▶ **What is needed**: Please repeat, exactly and with nothing added, the lines running from the line that contains "limits = whole.bounding_box()" to the line that contains "return low, high", both lines included.

▶ **Rows from a 3D modeling dataset**:
● ● ● ● ●
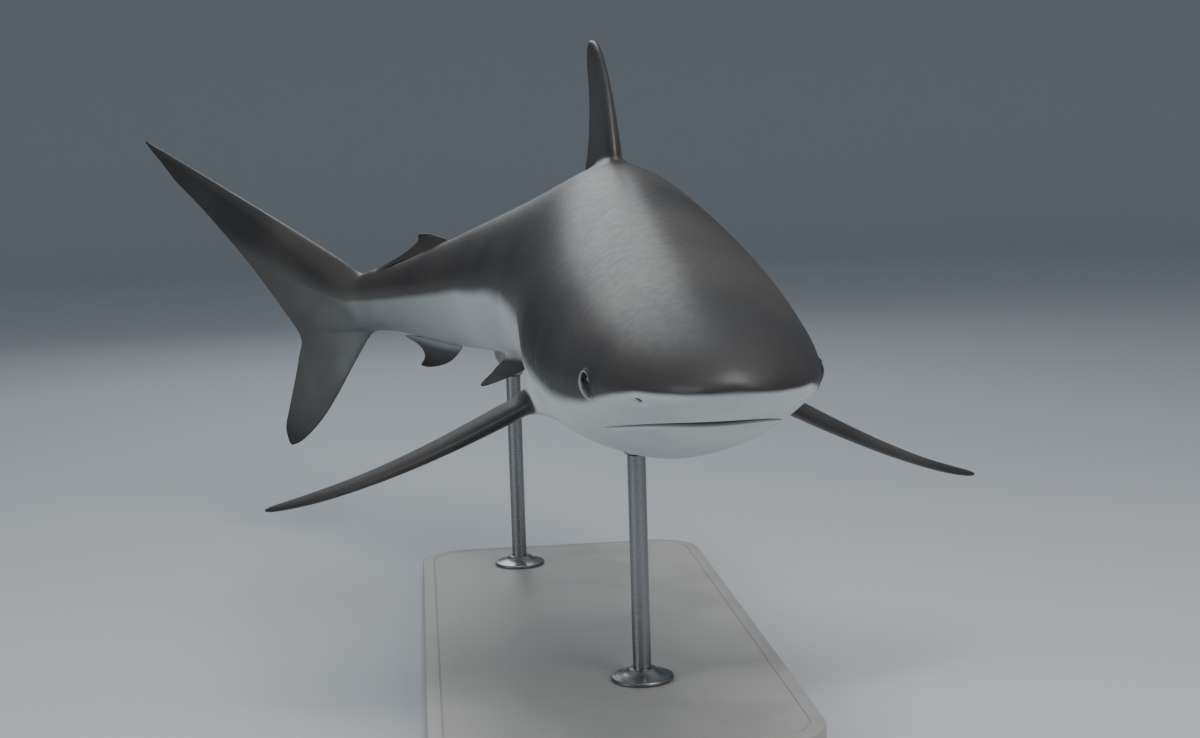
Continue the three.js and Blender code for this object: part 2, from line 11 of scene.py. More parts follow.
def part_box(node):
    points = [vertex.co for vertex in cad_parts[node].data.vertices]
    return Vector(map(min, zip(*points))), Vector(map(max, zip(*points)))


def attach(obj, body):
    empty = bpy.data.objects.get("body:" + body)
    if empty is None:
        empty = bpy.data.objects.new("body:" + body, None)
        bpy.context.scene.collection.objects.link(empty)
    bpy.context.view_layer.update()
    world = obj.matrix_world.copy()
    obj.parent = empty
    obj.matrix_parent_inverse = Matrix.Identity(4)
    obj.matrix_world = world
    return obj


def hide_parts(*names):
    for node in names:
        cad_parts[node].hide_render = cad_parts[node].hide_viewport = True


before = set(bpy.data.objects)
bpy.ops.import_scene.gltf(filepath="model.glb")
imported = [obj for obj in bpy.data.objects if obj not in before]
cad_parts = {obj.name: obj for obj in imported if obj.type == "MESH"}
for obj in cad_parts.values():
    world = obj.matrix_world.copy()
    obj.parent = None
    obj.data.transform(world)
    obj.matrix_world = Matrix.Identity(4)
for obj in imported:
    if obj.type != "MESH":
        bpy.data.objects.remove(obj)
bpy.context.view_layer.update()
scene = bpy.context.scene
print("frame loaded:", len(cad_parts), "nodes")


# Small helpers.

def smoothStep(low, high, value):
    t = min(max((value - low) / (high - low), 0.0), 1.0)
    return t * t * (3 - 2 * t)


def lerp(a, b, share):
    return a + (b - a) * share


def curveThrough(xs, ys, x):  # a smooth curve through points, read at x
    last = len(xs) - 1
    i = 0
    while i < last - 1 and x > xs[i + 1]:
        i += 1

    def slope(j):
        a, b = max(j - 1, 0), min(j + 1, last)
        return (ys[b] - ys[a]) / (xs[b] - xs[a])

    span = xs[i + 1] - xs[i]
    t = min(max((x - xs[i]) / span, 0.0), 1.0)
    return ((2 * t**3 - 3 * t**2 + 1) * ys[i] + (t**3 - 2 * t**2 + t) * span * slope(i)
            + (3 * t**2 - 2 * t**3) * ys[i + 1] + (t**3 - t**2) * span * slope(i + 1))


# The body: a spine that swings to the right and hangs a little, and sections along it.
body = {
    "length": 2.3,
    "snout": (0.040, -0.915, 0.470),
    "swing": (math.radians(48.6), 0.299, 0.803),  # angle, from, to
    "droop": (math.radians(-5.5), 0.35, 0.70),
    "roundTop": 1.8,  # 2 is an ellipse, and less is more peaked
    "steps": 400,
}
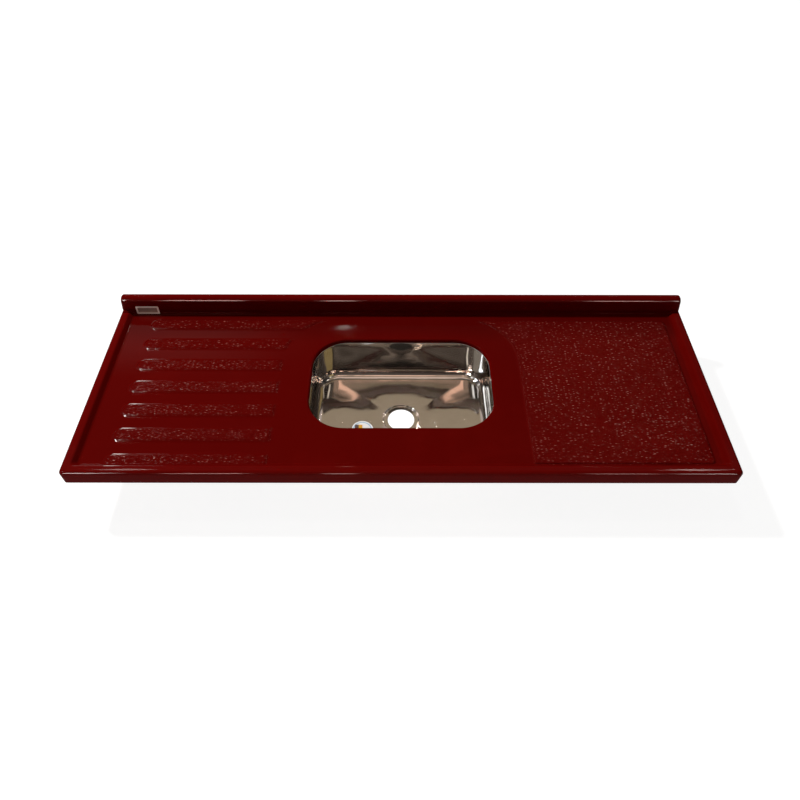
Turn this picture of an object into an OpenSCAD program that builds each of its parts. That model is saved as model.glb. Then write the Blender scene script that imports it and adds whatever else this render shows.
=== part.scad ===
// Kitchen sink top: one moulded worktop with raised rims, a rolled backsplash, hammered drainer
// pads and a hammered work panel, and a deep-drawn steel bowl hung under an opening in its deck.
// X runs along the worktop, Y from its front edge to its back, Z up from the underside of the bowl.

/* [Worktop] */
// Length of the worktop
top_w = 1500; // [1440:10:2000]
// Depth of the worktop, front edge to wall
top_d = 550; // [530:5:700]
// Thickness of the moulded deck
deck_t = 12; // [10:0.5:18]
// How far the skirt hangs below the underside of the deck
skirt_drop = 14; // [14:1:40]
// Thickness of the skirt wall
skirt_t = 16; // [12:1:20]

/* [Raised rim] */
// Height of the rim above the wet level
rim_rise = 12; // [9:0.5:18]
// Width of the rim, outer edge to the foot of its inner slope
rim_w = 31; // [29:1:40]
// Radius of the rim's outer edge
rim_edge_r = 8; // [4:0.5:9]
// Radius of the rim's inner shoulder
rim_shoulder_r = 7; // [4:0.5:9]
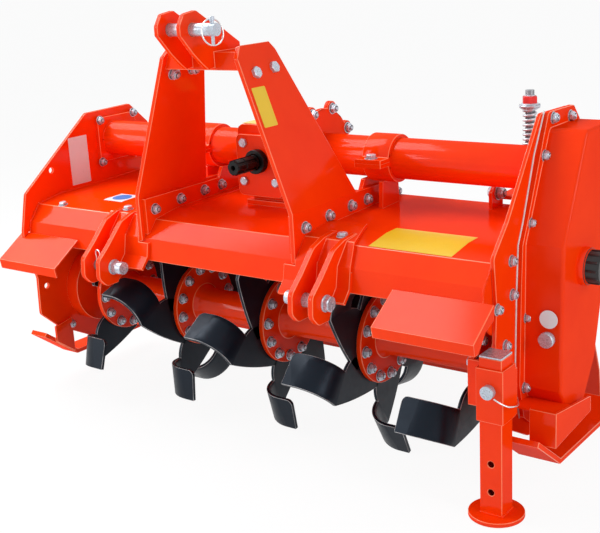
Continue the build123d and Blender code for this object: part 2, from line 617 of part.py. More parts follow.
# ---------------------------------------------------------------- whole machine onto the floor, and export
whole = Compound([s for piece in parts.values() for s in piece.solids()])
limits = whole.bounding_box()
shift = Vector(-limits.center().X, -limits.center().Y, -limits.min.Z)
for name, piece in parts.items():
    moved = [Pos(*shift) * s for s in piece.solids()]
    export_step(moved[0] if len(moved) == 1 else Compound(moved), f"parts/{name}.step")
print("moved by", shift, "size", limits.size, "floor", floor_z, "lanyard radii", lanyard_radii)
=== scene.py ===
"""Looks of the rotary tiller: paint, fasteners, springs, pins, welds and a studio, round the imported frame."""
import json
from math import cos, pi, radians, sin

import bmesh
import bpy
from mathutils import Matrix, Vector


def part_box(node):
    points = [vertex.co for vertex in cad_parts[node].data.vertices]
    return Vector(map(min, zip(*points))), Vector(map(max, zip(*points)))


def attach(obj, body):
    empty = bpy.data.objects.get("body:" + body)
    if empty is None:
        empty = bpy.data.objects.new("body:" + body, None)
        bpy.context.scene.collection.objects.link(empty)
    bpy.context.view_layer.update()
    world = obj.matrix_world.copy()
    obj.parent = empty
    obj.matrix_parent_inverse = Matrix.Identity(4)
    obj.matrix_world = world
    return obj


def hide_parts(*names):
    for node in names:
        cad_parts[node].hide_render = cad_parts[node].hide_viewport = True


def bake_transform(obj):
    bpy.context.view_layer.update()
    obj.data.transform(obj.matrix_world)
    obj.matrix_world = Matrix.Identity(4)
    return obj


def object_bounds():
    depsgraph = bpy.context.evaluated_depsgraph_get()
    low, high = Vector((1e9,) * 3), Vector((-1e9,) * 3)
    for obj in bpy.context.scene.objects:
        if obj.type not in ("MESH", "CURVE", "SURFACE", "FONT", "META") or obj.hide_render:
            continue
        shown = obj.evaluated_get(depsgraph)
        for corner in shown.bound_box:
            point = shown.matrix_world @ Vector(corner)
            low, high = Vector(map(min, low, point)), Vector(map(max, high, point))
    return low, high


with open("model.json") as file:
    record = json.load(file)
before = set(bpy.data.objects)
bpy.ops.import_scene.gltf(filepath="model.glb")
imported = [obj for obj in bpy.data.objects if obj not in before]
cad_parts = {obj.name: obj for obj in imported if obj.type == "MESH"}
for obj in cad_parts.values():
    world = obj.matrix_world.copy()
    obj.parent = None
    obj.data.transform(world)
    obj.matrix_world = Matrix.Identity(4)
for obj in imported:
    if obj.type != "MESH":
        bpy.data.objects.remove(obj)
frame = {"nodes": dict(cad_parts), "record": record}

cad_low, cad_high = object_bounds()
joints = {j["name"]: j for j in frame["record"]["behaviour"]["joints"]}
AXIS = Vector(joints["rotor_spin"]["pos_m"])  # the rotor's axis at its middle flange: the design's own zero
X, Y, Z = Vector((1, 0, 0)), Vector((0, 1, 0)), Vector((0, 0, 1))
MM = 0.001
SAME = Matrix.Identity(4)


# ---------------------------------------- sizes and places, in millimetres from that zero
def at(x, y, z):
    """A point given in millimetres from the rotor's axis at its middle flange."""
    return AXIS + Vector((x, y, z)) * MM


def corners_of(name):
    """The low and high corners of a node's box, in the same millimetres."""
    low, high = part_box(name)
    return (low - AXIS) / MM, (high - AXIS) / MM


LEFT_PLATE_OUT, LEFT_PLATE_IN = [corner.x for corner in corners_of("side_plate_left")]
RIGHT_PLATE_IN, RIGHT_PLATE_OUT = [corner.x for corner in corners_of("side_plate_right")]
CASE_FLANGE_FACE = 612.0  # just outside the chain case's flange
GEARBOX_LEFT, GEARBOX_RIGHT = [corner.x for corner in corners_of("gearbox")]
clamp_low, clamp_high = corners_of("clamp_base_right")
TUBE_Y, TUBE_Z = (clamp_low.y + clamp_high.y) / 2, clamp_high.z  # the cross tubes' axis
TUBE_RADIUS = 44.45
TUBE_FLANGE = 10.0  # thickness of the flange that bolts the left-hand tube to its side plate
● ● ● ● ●
▶ **Output**:
limits = whole.bounding_box()
shift = Vector(-limits.center().X, -limits.center().Y, -limits.min.Z)
for name, piece in parts.items():
    moved = [Pos(*shift) * s for s in piece.solids()]
    export_step(moved[0] if len(moved) == 1 else Compound(moved), f"parts/{name}.step")
print("moved by", shift, "size", limits.size, "floor", floor_z, "lanyard radii", lanyard_radii)
=== scene.py ===
"""Looks of the rotary tiller: paint, fasteners, springs, pins, welds and a studio, round the imported frame."""
import json
from math import cos, pi, radians, sin

import bmesh
import bpy
from mathutils import Matrix, Vector


def part_box(node):
    points = [vertex.co for vertex in cad_parts[node].data.vertices]
    return Vector(map(min, zip(*points))), Vector(map(max, zip(*points)))


def attach(obj, body):
    empty = bpy.data.objects.get("body:" + body)
    if empty is None:
        empty = bpy.data.objects.new("body:" + body, None)
        bpy.context.scene.collection.objects.link(empty)
    bpy.context.view_layer.update()
    world = obj.matrix_world.copy()
    obj.parent = empty
    obj.matrix_parent_inverse = Matrix.Identity(4)
    obj.matrix_world = world
    return obj


def hide_parts(*names):
    for node in names:
        cad_parts[node].hide_render = cad_parts[node].hide_viewport = True


def bake_transform(obj):
    bpy.context.view_layer.update()
    obj.data.transform(obj.matrix_world)
    obj.matrix_world = Matrix.Identity(4)
    return obj


def object_bounds():
    depsgraph = bpy.context.evaluated_depsgraph_get()
    low, high = Vector((1e9,) * 3), Vector((-1e9,) * 3)
    for obj in bpy.context.scene.objects:
        if obj.type not in ("MESH", "CURVE", "SURFACE", "FONT", "META") or obj.hide_render:
            continue
        shown = obj.evaluated_get(depsgraph)
        for corner in shown.bound_box:
            point = shown.matrix_world @ Vector(corner)
            low, high = Vector(map(min, low, point)), Vector(map(max, high, point))
    return low, high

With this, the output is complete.